Below are entries. Copy exactly the lines running from the line that holds "depsgraph = bpy.context.evaluated_depsgraph_get()" to the line that holds "shown = obj.evaluated_get(depsgraph)", with both ends included.
━━━
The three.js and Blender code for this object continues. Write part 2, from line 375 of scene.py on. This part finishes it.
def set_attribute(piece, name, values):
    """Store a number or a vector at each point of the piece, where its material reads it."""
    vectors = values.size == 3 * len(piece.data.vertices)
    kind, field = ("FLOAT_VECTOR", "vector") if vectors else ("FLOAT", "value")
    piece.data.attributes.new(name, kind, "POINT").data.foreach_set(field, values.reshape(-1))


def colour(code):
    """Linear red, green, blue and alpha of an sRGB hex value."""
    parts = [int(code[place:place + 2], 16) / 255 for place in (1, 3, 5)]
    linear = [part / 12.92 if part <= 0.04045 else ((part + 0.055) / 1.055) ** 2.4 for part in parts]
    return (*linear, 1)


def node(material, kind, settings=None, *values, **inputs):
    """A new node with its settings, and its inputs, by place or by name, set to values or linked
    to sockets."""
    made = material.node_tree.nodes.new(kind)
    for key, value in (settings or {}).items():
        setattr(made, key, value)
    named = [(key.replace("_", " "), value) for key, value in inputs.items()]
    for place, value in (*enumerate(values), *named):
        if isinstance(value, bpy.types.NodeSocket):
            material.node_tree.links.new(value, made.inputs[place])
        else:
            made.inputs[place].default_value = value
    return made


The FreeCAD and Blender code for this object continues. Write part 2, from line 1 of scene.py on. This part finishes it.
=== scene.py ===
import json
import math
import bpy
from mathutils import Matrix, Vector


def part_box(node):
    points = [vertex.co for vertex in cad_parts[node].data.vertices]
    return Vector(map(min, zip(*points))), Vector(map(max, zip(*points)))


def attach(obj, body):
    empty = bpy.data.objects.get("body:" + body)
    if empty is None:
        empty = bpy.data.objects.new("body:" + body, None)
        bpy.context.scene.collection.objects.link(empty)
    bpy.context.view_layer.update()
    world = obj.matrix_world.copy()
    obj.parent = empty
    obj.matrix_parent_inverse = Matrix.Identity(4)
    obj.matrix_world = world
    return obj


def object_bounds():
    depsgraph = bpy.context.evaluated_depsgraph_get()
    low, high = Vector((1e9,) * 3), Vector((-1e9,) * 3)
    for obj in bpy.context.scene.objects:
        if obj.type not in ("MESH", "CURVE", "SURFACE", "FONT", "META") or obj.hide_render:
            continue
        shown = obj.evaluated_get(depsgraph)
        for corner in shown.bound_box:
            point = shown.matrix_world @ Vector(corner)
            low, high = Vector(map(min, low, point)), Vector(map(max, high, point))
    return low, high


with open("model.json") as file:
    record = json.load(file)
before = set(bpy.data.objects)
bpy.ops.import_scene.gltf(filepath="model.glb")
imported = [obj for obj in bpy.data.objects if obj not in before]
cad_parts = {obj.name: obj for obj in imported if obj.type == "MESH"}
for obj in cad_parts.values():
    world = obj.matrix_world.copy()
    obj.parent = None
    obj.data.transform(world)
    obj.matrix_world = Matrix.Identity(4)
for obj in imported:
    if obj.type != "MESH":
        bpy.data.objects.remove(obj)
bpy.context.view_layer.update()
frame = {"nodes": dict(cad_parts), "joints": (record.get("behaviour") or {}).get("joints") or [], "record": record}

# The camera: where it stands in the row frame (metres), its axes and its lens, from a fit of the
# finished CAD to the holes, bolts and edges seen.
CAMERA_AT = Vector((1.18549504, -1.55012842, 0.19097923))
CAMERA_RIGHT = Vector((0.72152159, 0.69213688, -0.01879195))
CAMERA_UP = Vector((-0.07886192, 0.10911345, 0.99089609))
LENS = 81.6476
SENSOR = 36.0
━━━
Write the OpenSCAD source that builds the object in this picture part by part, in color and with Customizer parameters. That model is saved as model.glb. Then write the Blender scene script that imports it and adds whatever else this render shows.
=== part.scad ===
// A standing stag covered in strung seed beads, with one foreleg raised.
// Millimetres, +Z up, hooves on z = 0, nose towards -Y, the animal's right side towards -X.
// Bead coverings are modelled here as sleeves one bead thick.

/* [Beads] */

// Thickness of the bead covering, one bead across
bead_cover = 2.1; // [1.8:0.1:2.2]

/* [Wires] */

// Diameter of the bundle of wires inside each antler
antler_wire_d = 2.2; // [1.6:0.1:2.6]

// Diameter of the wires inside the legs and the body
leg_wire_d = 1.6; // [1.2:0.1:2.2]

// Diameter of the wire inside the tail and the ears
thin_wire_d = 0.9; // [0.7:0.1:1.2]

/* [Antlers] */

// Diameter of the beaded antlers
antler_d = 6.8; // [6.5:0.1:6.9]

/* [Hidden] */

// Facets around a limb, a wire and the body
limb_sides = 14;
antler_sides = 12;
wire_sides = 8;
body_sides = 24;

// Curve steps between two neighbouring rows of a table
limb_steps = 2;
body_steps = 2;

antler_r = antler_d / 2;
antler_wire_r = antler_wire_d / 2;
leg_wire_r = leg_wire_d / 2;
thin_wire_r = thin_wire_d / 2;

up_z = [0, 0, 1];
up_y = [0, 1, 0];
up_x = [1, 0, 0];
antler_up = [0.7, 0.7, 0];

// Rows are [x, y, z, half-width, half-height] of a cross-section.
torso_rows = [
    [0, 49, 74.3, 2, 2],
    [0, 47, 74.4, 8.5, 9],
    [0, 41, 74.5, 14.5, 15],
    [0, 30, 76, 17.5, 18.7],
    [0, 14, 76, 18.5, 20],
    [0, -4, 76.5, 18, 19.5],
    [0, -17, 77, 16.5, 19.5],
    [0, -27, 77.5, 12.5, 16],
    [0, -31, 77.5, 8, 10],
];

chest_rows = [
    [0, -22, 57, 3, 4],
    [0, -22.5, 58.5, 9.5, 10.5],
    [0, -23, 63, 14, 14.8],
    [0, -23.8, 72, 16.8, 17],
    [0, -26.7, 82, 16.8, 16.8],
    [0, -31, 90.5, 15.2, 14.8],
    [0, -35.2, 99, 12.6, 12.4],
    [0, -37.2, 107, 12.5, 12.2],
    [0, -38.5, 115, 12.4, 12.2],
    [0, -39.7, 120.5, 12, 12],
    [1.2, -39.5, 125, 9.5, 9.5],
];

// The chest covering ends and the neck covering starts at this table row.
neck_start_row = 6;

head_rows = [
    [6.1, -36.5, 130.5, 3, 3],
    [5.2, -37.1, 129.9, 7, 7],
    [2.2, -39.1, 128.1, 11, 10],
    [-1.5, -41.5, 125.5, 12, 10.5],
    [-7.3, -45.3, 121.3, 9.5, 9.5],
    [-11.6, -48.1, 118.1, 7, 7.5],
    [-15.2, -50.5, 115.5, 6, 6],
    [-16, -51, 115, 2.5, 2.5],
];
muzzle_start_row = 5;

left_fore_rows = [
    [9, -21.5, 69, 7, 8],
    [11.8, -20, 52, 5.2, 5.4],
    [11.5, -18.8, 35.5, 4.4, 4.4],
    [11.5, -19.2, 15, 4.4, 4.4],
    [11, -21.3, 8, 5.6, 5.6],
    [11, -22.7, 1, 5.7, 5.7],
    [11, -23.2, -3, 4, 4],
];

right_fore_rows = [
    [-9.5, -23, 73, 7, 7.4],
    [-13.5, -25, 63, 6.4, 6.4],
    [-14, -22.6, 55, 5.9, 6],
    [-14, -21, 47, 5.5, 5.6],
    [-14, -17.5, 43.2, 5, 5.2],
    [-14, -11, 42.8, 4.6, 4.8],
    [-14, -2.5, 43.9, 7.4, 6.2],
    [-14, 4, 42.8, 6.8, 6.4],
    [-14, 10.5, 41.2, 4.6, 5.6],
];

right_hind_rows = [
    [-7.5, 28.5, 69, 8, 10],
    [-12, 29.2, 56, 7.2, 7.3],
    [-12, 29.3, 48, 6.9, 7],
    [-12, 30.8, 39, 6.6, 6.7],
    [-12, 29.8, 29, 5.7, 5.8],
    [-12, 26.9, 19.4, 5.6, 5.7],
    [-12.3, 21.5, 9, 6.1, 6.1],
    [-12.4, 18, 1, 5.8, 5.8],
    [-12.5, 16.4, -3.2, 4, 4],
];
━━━
## [Expected answer]
    depsgraph = bpy.context.evaluated_depsgraph_get()
    low, high = Vector((1e9,) * 3), Vector((-1e9,) * 3)
    for obj in bpy.context.scene.objects:
        if obj.type not in ("MESH", "CURVE", "SURFACE", "FONT", "META") or obj.hide_render:
            continue
        shown = obj.evaluated_get(depsgraph)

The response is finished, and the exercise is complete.